Chang, Iris. The Rape of Nanking: The Forgotten Holocaust of World War II (pp. 265-268). Basic Books. Kindle Edition.
好奇心引著我看完了你的第一篇,有點不解其意,所以硬著頭皮看了第二篇,不料更不解了,看完第三篇,恍然大悟你狐狸尾巴裏藏的什麽貨!
你批評張純如的書不專業,帶著感情,或南京大屠殺的數據,時間,細節不合理,也許都有一定道理。在中國的曆史,傳統文化中對人命的漠視,對數字的模糊,常常以”數萬將士陣亡”這種形容看得我一頭霧水,不知是2,3萬?或是5-6,7-8萬人?多少將?多少士?

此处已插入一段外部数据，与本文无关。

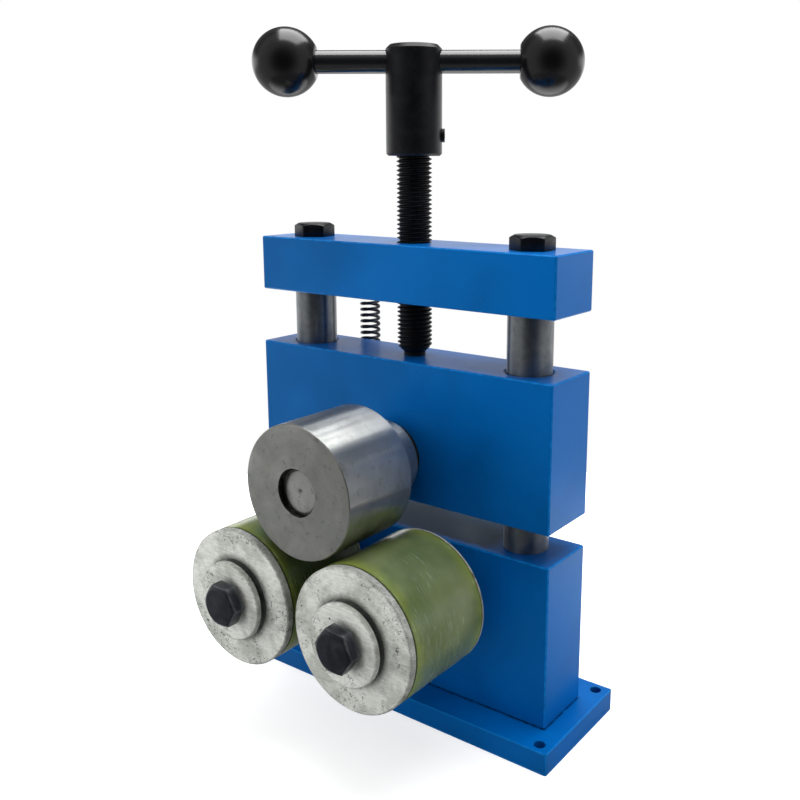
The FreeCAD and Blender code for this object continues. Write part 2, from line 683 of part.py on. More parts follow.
ROLLER_END = "(roller_standoff + roller_length)"
CORE_START = "(roller_standoff + rear_plate_thick)"
CORE_END = f"({ROLLER_END} - plate_thick)"
REAR_BEARING = "(roller_standoff + bearing_recess)"
FRONT_BEARING = f"({ROLLER_END} - bearing_recess - bearing_width)"
REAR_BEARING_END = f"({REAR_BEARING} + bearing_width)"
FRONT_BEARING_END = f"({FRONT_BEARING} + bearing_width)"
WASHER_START = f"({ROLLER_END} + end_washer_gap)"
WASHER_END = f"({WASHER_START} + end_washer_thick)"
BEARING_SEAT = "(bearing_dia / 2 + seat_fit)"
CORE_OUTER = "(roller_dia / 2 - sleeve_wall)"


def on_roller_axis(name, side, outline):
    x = shift(ROLLER_X, side)
    return turned(name, outline, x=x, y=BLOCK_FRONT, z=ROLLER_Z, turn=TO_FRONT)


def make_roller_shell(name, side):
    """Sleeve, core and the two end plates of one lower roller."""
    outer = "(roller_dia / 2)"
    sleeve = tube_outline(f"({CORE_OUTER} + seat_fit)", outer, CORE_START, CORE_END)
    keep(f"{name}_roller_sleeve", on_roller_axis(f"{name}_roller_sleeve", side, sleeve))
    narrow = f"({BEARING_SEAT} - seat_step)"
    core = [
        (BEARING_SEAT, CORE_START), (CORE_OUTER, CORE_START), (CORE_OUTER, CORE_END),
        (BEARING_SEAT, CORE_END), (BEARING_SEAT, FRONT_BEARING), (narrow, FRONT_BEARING),
        (narrow, REAR_BEARING_END), (BEARING_SEAT, REAR_BEARING_END),
    ]
    keep(f"{name}_roller_core", on_roller_axis(f"{name}_roller_core", side, core))
    for end, start, stop, break_size in (
        ("rear", "roller_standoff", CORE_START, "(rear_plate_thick / 4)"),
        ("front", CORE_END, ROLLER_END, "plate_break"),
    ):
        plate = tube_outline(BEARING_SEAT, outer, start, stop, break_size)
        keep(f"{name}_{end}_plate", on_roller_axis(f"{name}_{end}_plate", side, plate))


def bearing_ring(name, side, inner, outer, start):
    """One ring of a ball bearing with its race."""
    end = f"({start} + bearing_width)"
    body = on_roller_axis(name, side, tube_outline(inner, outer, start, end))
    sketch = new_sketch(body, "XZ_Plane")
    draw_circle(sketch, "(ball_dia / 2 + ball_fit)", BALL_CIRCLE, f"({start} + bearing_width / 2)")
    turn_profile(body, sketch, "PartDesign::Groove")
    return body


def bearing_balls(name, side, start):
    """The balls of one bearing, evenly spaced."""
    x = shift(ROLLER_X, side)
    y = f"({BLOCK_FRONT} - {start} - bearing_width / 2)"
    balls = []
    for number in range(round(value("ball_count"))):
        ball = doc.addObject("Part::Sphere", f"{name}_{number}")
        bind(ball, Radius="(ball_dia / 2)")
        angle = f"({number} * 360 / ball_count)"
        out, up = f"({BALL_CIRCLE} * cos({angle}))", f"({BALL_CIRCLE} * sin({angle}))"
        balls.append(place(ball, f"({x} + {out})", y, f"({ROLLER_Z} + {up})"))
    return balls


def make_bearings(name, side):
    ends = (("rear", REAR_BEARING), ("front", FRONT_BEARING))
    bore, outside = "(bearing_bore / 2 + seat_fit)", "(bearing_dia / 2)"
    inner_land = f"({BALL_CIRCLE} - ring_land)"
    outer_land = f"({BALL_CIRCLE} + ring_land)"
    inner = [bearing_ring(f"{name}_{end}_inner", side, bore, inner_land, start) for end, start in ends]
    outer = [bearing_ring(f"{name}_{end}_outer", side, outer_land, outside, start) for end, start in ends]
    balls = [ball for end, start in ends for ball in bearing_balls(f"{name}_{end}_ball", side, start)]
    group(f"{name}_bearing_inner_rings", inner)
    group(f"{name}_bearing_outer_rings", outer)
    group(f"{name}_bearing_balls", balls)


def make_axle(name, side):
    journal = "(bearing_bore / 2)"
    shoulder = "(axle_shoulder / 2)"
    thread = "(axle_thread / 2)"
    front = f"({WASHER_START} - axle_step)"
    block_back = "(axle_step - block_depth)"
    tail = "(0 - block_depth - nut_washer_thick - nut_height - thread_proud)"
    body = on_roller_axis(
        f"{name}_axle", side,
        [
            ("0", front), (f"({journal} - axle_step)", front), (journal, f"({front} - axle_step)"),
            (journal, REAR_BEARING), (shoulder, REAR_BEARING), (shoulder, "0"), (journal, "0"),
            (journal, block_back), (thread, block_back), (thread, f"({tail} + end_break)"),
            (f"({thread} - end_break)", tail), ("0", tail),
        ],
    )
    tapped = "(end_bolt_length - end_washer_thick - axle_step + drill_room)"
    primitive(
        body, "SubtractiveCylinder", z=f"({front} - {tapped})", Radius="(end_bolt / 2 + seat_fit)",
        Height=tapped,
    )
    keep(f"{name}_axle", body)
    bore, outer = "(bearing_bore / 2 + seat_fit)", "(axle_spacer_dia / 2)"
    spacers = [
        on_roller_axis(f"{name}_{part}_spacer", side, tube_outline(bore, outer, start, end))
        for part, start, end in (
            ("middle", REAR_BEARING_END, FRONT_BEARING), ("front", FRONT_BEARING_END, WASHER_START),
        )
    ]
    group(f"{name}_axle_spacers", spacers)
    hole = "(end_bolt / 2 + bolt_room)"
    washer = tube_outline(hole, "(end_washer_dia / 2)", WASHER_START, WASHER_END, "plate_break")
    keep(f"{name}_end_washer", on_roller_axis(f"{name}_end_washer", side, washer))


def axle_nut(name, side):
    """The nut on an axle's rear thread."""
    body = new_body(name)
    primitive(body, "AdditivePrism", Polygon="6", Circumradius="(nut_flats / sqrt(3))", Height="nut_height")
    primitive(body, "SubtractiveCylinder", Radius="(axle_thread / 2 + seat_fit)", Height="nut_height")
    y = f"({BLOCK_BACK} + nut_washer_thick)"
    return place(body, x=shift(ROLLER_X, side), y=y, z=ROLLER_Z, turn=TO_BACK)


def make_axle_fasteners():
    bolts, nuts, washers = [], [], []
    hole = "(axle_thread / 2 + bolt_room)"
    start, end = "(0 - block_depth - nut_washer_thick)", "(0 - block_depth)"
    washer_outline = tube_outline(hole, "(nut_washer_dia / 2)", start, end)
    for name, side in SIDES:
        x, y = shift(ROLLER_X, side), f"({BLOCK_FRONT} - {WASHER_END})"
        where = {"x": x, "y": y, "z": ROLLER_Z, "turn": TO_FRONT}
        bolts.append(hexagon_bolt(f"{name}_end_bolt", "end_bolt", "end_bolt_length", **where))
        nuts.append(axle_nut(f"{name}_axle_nut", side))
        washers.append(on_roller_axis(f"{name}_nut_washer", side, washer_outline))
    group("axle_end_bolts", bolts)
    group("axle_nuts", nuts)
    group("axle_nut_washers", washers)


# ---------------------------------------------------------------- build and export

make_base_plate()
make_lower_block()
make_slider_block()
make_top_bar()
make_posts()
make_top_bar_bolts()
make_foot_screws()
make_hook_screws()
make_springs()
make_press_screw()
make_hub()
make_grub_screw()
make_cross_bar()
make_knobs()
make_top_roller()
make_top_shaft()
make_bushes()
make_shaft_retainers()
for side_name, side_sign in SIDES:
    make_roller_shell(side_name, side_sign)
    make_bearings(side_name, side_sign)
    make_axle(side_name, side_sign)
make_axle_fasteners()

doc.recompute()
for item in doc.Objects:
    if "Invalid" in item.State or "Error" in item.State:
        raise RuntimeError(f"{item.Label} failed: {item.State}")
for label, item in nodes.items():
    if item.Shape.isNull() or not item.Shape.isValid() or not item.Shape.Solids:
        raise RuntimeError(f"{label} has no valid shape")

os.makedirs("parts", exist_ok=True)
for label, item in nodes.items():
    item.Shape.exportStep(f"parts/{label}.step")
    box = item.Shape.BoundBox
    spans = [f"{end:.2f}" for end in (box.XMin, box.XMax, box.YMin, box.YMax, box.ZMin, box.ZMax)]
    print(label, len(item.Shape.Solids), "solid(s)", f"{item.Shape.Volume:.0f} mm3", *spans)
print(len(nodes), "nodes")
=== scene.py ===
import math

import bmesh
import bpy
from mathutils import Matrix, Vector


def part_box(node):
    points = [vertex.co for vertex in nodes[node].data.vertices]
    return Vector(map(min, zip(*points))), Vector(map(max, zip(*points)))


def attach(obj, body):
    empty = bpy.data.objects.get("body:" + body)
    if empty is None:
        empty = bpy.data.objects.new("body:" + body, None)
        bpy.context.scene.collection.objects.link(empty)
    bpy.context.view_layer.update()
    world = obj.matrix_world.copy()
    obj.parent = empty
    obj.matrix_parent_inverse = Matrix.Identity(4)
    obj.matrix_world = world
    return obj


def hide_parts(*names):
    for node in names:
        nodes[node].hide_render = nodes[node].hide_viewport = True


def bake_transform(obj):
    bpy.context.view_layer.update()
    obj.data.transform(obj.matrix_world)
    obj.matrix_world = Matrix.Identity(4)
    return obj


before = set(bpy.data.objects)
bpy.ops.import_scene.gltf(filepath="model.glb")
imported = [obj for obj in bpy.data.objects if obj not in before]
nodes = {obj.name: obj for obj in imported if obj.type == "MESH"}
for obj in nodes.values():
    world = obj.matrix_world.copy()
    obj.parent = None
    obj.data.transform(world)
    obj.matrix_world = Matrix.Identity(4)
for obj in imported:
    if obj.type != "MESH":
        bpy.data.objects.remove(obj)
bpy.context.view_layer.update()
mm = 0.001
sides = ("left", "right")
print("frame loaded:", len(nodes), "nodes")

# the camera, low and to the right of the rollers

camera = {
    "turn": 36.021, "rise": 11.494, "roll": 0.10,  # degrees
    "distance": 0.493459, "aim": (-0.02327, 0.05089, 0.15479), "nearest": 0.01,  # metres
    "lens": 42.208, "sensor": 36, "shiftX": -0.0483, "shiftY": -0.0613,
}


def placement(across, upright, outward, where):
    rows = [(across[i], upright[i], outward[i], where[i]) for i in range(3)]
    return Matrix(rows + [(0, 0, 0, 1)])


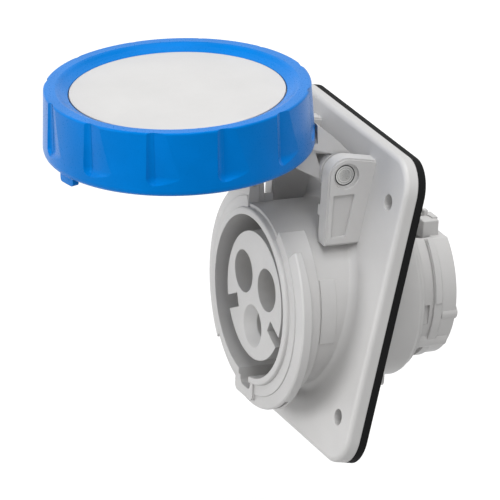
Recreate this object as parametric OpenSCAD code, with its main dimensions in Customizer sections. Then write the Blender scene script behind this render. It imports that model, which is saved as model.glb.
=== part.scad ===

民國時期,百姓民智未開,政府腐敗,地方割據,日日內戰,國貧民弱,實在缺乏一個現代國家基本架構和能力。在兵荒馬亂,麵對強敵的慌亂時刻,要統計被屠殺的軍民人數,姓名,具體細節,你實在是書生談兵,太高估了一個腐敗政府的能力。其後,改朝換代,後任政府黨天下,根本不關心前朝軍民的生死血淚。
所以,對與南京大屠殺這一人類慘史的記錄,一定有諸多細節上的矛盾,甚至錯誤,但是日軍大規模殘酷殺害我同胞軍民的事實是鐵的事實!!故意糾纏於數字,或一些細節,不是蠢,就是極卑鄙!以為旁人看不出你企圖以細枝末節,來轉移注意力,借以局部細碎的小錯誤,來否定大事實!
二戰中,納粹到底屠殺了多少猶太人?遇難者是誰?有多少吉普賽人也在其中?從來就沒有人糾纏於數字的精確,或遇難者的具體名字。納粹屠殺猶太人就是鐵一般的事實!
你反天朝,是你的自由。但不要為了你的政治訴求,去消費30萬軍民的血海深仇
隻要強了,幹什麽都是高尚的。
隻要是弱了,被打了,連喊疼,都是錯。